◆ PROBLEM TO SOLVE ◆
Can all of these lines be returned exactly?

◆ COLLECTED DATA ◆

:::::

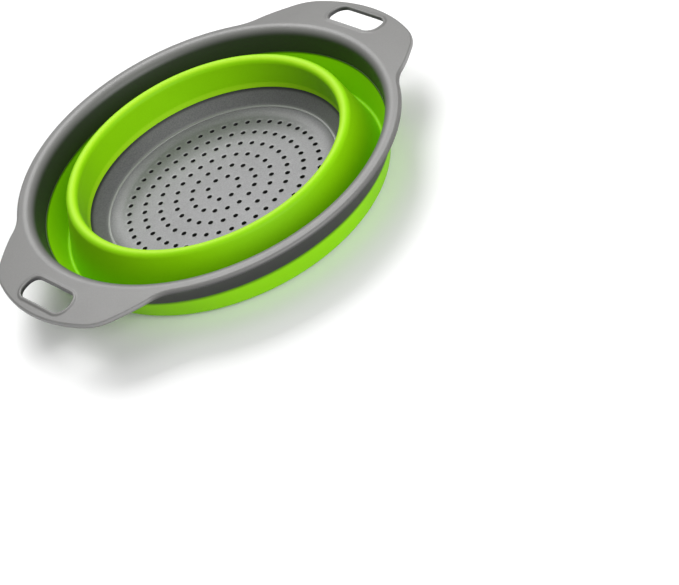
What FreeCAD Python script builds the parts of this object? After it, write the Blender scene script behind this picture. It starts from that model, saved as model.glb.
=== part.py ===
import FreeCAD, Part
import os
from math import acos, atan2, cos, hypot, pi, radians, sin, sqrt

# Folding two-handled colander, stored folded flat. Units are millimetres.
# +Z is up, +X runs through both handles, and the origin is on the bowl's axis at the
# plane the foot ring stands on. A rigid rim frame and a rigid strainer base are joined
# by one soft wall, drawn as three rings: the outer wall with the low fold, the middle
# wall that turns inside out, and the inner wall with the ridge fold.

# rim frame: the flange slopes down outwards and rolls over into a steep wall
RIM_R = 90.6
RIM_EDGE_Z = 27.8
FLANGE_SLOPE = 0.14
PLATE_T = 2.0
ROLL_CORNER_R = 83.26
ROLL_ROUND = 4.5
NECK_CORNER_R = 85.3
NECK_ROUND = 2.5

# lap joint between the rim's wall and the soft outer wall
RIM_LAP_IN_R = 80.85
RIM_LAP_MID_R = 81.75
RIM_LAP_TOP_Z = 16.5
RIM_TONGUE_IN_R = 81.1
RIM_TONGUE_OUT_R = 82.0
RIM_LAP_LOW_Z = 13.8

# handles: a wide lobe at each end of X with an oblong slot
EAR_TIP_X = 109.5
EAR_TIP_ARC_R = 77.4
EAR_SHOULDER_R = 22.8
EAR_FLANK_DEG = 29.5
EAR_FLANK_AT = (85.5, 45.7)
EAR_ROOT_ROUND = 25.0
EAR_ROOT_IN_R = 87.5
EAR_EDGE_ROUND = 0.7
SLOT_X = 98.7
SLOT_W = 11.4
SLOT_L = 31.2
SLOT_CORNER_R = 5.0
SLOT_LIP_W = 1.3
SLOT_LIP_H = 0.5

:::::

◆ RESPONSE TO THIS EXERCISE ◆
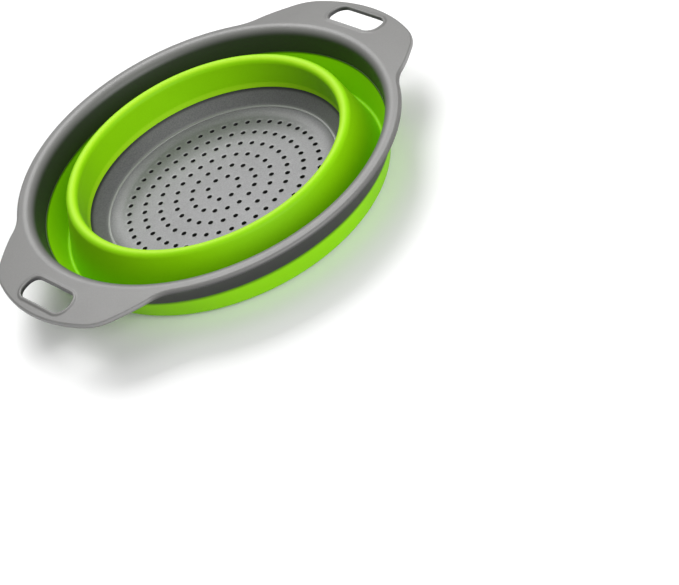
What FreeCAD Python script builds the parts of this object? After it, write the Blender scene script behind this picture. It starts from that model, saved as model.glb.
=== part.py ===
import FreeCAD, Part
import os
from math import acos, atan2, cos, hypot, pi, radians, sin, sqrt

# Folding two-handled colander, stored folded flat. Units are millimetres.
# +Z is up, +X runs through both handles, and the origin is on the bowl's axis at the
# plane the foot ring stands on. A rigid rim frame and a rigid strainer base are joined
# by one soft wall, drawn as three rings: the outer wall with the low fold, the middle
# wall that turns inside out, and the inner wall with the ridge fold.

# rim frame: the flange slopes down outwards and rolls over into a steep wall
RIM_R = 90.6
RIM_EDGE_Z = 27.8
FLANGE_SLOPE = 0.14
PLATE_T = 2.0
ROLL_CORNER_R = 83.26
ROLL_ROUND = 4.5
NECK_CORNER_R = 85.3
NECK_ROUND = 2.5

# lap joint between the rim's wall and the soft outer wall
RIM_LAP_IN_R = 80.85
RIM_LAP_MID_R = 81.75
RIM_LAP_TOP_Z = 16.5
RIM_TONGUE_IN_R = 81.1
RIM_TONGUE_OUT_R = 82.0
RIM_LAP_LOW_Z = 13.8

# handles: a wide lobe at each end of X with an oblong slot
EAR_TIP_X = 109.5
EAR_TIP_ARC_R = 77.4
EAR_SHOULDER_R = 22.8
EAR_FLANK_DEG = 29.5
EAR_FLANK_AT = (85.5, 45.7)
EAR_ROOT_ROUND = 25.0
EAR_ROOT_IN_R = 87.5
EAR_EDGE_ROUND = 0.7
SLOT_X = 98.7
SLOT_W = 11.4
SLOT_L = 31.2
SLOT_CORNER_R = 5.0
SLOT_LIP_W = 1.3
SLOT_LIP_H = 0.5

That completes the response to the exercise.